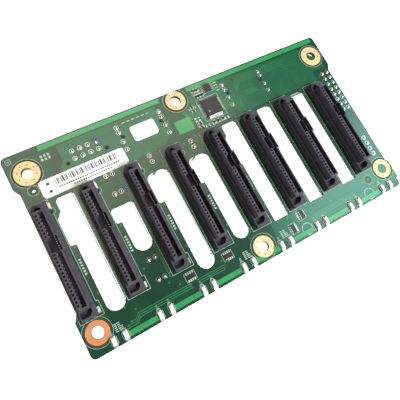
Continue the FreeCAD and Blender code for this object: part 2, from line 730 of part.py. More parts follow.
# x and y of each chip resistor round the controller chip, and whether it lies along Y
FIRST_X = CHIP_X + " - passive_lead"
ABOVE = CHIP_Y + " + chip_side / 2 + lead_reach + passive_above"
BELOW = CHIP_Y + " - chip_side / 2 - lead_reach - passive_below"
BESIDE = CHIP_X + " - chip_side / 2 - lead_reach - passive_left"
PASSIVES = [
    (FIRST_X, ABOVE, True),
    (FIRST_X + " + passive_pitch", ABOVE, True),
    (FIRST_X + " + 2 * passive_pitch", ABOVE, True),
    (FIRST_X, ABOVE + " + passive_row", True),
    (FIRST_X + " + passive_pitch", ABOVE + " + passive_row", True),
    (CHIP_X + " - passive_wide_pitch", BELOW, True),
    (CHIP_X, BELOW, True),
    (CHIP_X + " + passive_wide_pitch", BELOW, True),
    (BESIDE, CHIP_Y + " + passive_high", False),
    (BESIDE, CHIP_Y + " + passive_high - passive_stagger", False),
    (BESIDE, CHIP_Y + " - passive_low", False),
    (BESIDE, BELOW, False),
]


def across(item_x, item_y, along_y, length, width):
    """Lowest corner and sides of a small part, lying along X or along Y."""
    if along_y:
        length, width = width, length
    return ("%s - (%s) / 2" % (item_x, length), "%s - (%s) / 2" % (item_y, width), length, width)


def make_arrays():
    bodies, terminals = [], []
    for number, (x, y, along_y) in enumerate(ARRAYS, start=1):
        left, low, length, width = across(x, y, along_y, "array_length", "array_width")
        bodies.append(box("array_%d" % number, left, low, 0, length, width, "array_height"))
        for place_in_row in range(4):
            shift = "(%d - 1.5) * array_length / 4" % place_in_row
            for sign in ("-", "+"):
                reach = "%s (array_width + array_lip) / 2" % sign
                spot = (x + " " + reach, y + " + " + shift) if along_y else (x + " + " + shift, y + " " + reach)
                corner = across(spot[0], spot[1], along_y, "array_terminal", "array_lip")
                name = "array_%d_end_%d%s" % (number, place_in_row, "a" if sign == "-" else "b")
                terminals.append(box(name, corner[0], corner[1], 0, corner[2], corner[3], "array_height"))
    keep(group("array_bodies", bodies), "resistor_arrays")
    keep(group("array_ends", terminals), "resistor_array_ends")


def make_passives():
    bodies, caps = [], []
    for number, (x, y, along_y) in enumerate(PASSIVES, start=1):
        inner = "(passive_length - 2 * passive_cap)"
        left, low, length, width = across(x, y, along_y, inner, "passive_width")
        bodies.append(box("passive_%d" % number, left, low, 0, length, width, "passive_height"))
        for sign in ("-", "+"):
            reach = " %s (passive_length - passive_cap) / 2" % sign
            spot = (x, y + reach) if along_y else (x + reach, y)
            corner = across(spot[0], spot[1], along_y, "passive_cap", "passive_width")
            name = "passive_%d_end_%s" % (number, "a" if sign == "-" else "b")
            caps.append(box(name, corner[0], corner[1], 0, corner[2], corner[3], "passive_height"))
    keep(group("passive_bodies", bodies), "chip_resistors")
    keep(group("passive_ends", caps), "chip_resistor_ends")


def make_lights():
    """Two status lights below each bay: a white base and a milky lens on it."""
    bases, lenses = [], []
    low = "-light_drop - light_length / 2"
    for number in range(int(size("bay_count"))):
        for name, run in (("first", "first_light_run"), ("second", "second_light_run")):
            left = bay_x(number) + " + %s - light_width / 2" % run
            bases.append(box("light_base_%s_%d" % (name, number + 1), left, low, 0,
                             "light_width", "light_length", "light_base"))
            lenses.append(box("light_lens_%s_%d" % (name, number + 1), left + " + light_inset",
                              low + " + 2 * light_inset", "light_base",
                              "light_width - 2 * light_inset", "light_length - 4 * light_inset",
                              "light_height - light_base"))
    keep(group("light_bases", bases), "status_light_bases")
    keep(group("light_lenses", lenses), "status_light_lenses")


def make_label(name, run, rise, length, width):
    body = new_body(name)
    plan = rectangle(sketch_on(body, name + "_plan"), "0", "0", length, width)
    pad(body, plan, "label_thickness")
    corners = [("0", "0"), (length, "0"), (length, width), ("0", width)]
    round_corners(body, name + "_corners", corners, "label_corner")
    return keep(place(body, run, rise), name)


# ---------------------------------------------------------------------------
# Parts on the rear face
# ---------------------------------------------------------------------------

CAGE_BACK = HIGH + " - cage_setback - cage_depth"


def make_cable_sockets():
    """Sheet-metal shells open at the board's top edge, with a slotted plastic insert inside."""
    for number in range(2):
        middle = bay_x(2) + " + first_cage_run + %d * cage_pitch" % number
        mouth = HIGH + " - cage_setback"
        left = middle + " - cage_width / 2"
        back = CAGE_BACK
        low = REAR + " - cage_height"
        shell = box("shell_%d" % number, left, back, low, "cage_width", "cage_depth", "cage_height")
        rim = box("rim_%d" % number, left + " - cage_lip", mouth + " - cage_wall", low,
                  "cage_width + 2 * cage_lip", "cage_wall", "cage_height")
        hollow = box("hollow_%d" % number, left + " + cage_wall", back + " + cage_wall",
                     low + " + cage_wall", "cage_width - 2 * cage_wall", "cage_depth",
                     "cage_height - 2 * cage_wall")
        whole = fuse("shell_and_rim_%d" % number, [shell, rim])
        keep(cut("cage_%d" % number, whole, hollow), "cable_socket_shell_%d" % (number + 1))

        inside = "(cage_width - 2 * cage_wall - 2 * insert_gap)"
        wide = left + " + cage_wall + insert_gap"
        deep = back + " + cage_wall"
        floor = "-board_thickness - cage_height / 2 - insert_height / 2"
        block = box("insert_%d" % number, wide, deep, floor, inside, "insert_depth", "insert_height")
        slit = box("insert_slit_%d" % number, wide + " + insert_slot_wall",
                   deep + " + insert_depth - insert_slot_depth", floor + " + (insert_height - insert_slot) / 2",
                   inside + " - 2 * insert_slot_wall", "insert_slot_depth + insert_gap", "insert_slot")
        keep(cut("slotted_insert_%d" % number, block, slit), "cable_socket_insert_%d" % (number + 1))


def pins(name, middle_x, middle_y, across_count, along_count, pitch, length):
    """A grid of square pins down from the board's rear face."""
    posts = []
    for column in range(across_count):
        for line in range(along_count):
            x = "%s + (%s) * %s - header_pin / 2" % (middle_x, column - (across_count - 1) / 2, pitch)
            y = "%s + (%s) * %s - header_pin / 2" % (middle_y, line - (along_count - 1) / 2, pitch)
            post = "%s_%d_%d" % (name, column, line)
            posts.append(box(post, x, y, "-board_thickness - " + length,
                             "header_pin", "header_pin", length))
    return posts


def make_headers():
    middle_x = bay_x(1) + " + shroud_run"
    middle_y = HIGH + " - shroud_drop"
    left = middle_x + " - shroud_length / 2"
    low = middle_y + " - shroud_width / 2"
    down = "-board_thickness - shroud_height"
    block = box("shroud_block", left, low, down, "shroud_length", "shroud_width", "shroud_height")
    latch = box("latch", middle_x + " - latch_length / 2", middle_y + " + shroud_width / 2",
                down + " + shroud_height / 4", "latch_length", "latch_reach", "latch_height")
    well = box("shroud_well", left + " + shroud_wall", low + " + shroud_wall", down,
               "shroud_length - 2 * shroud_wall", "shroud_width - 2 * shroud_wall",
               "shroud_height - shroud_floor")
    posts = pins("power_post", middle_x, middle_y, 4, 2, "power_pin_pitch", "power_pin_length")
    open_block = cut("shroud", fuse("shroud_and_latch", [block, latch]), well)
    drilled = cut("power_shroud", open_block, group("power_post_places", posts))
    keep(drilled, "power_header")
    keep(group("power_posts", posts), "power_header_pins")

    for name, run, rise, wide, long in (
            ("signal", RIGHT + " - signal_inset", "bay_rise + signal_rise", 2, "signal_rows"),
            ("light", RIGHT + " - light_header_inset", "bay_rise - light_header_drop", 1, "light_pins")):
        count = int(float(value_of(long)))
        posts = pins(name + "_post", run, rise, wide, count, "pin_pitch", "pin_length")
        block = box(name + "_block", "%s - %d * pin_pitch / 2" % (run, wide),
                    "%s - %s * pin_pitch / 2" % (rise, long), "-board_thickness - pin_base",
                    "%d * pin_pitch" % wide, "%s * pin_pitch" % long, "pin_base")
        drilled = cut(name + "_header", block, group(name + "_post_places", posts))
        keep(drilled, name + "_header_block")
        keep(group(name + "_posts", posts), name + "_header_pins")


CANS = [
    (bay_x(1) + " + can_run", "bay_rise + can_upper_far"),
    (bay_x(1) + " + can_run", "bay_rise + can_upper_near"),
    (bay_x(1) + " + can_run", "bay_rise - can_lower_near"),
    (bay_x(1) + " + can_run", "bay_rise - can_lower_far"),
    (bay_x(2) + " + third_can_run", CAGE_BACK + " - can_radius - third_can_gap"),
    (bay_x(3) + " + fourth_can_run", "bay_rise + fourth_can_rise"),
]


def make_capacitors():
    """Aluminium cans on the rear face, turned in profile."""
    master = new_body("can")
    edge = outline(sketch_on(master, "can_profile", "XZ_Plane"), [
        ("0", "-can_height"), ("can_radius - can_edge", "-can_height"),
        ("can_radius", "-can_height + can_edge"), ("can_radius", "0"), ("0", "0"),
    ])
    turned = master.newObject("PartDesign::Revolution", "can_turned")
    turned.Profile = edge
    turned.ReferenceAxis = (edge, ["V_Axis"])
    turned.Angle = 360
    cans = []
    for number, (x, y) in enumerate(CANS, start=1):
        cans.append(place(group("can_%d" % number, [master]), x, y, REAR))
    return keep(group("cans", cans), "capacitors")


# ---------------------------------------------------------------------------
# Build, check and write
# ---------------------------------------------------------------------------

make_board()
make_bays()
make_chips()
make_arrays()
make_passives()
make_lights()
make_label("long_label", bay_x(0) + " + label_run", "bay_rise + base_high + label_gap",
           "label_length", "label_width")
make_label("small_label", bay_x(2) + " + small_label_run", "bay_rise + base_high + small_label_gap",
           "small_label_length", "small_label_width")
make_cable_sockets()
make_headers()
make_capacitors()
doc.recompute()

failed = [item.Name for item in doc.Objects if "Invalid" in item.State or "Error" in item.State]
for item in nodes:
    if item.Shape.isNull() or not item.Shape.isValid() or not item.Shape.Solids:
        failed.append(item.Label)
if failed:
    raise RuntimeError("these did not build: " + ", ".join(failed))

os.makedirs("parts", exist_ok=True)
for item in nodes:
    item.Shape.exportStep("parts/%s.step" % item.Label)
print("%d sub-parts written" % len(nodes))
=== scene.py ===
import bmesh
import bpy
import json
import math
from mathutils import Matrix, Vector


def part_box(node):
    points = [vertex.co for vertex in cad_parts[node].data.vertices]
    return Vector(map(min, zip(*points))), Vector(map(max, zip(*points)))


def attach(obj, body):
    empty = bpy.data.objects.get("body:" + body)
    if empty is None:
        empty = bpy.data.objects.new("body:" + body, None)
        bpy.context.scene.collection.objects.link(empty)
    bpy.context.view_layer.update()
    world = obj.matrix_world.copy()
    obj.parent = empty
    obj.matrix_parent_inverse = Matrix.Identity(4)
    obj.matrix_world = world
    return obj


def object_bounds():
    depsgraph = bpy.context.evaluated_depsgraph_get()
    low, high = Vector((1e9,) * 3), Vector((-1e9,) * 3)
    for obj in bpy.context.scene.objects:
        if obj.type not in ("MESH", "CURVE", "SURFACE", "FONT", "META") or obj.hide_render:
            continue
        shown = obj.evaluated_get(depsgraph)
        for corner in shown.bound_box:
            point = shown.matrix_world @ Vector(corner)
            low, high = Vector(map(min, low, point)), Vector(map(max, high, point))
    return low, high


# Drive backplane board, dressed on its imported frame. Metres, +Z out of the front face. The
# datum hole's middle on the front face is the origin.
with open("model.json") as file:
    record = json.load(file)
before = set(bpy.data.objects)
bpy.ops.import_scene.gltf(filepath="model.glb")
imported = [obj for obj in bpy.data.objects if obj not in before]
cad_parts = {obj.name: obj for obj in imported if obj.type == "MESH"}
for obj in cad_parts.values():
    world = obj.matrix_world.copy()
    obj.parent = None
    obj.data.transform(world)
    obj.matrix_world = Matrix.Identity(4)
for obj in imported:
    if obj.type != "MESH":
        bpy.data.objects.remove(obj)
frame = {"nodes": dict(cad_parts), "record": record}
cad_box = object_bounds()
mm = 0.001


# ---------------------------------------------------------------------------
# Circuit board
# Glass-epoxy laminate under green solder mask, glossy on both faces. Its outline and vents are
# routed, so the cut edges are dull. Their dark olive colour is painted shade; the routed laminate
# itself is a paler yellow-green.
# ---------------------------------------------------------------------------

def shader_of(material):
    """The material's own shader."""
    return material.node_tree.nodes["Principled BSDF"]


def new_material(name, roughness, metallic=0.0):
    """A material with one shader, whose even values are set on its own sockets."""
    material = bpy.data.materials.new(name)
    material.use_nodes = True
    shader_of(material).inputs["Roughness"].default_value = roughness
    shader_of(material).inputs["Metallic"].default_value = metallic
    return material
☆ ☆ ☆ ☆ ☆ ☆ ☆
= Given exercise =
Both the line with "failed = [item.Name" and the line with "obj.matrix_parent_inverse = Matrix.Identity(4)" belong in the extract, along with every line between them; set down those lines exactly and only.

= Answer to this task =
failed = [item.Name for item in doc.Objects if "Invalid" in item.State or "Error" in item.State]
for item in nodes:
    if item.Shape.isNull() or not item.Shape.isValid() or not item.Shape.Solids:
        failed.append(item.Label)
if failed:
    raise RuntimeError("these did not build: " + ", ".join(failed))

os.makedirs("parts", exist_ok=True)
for item in nodes:
    item.Shape.exportStep("parts/%s.step" % item.Label)
print("%d sub-parts written" % len(nodes))
=== scene.py ===
import bmesh
import bpy
import json
import math
from mathutils import Matrix, Vector


def part_box(node):
    points = [vertex.co for vertex in cad_parts[node].data.vertices]
    return Vector(map(min, zip(*points))), Vector(map(max, zip(*points)))


def attach(obj, body):
    empty = bpy.data.objects.get("body:" + body)
    if empty is None:
        empty = bpy.data.objects.new("body:" + body, None)
        bpy.context.scene.collection.objects.link(empty)
    bpy.context.view_layer.update()
    world = obj.matrix_world.copy()
    obj.parent = empty
    obj.matrix_parent_inverse = Matrix.Identity(4)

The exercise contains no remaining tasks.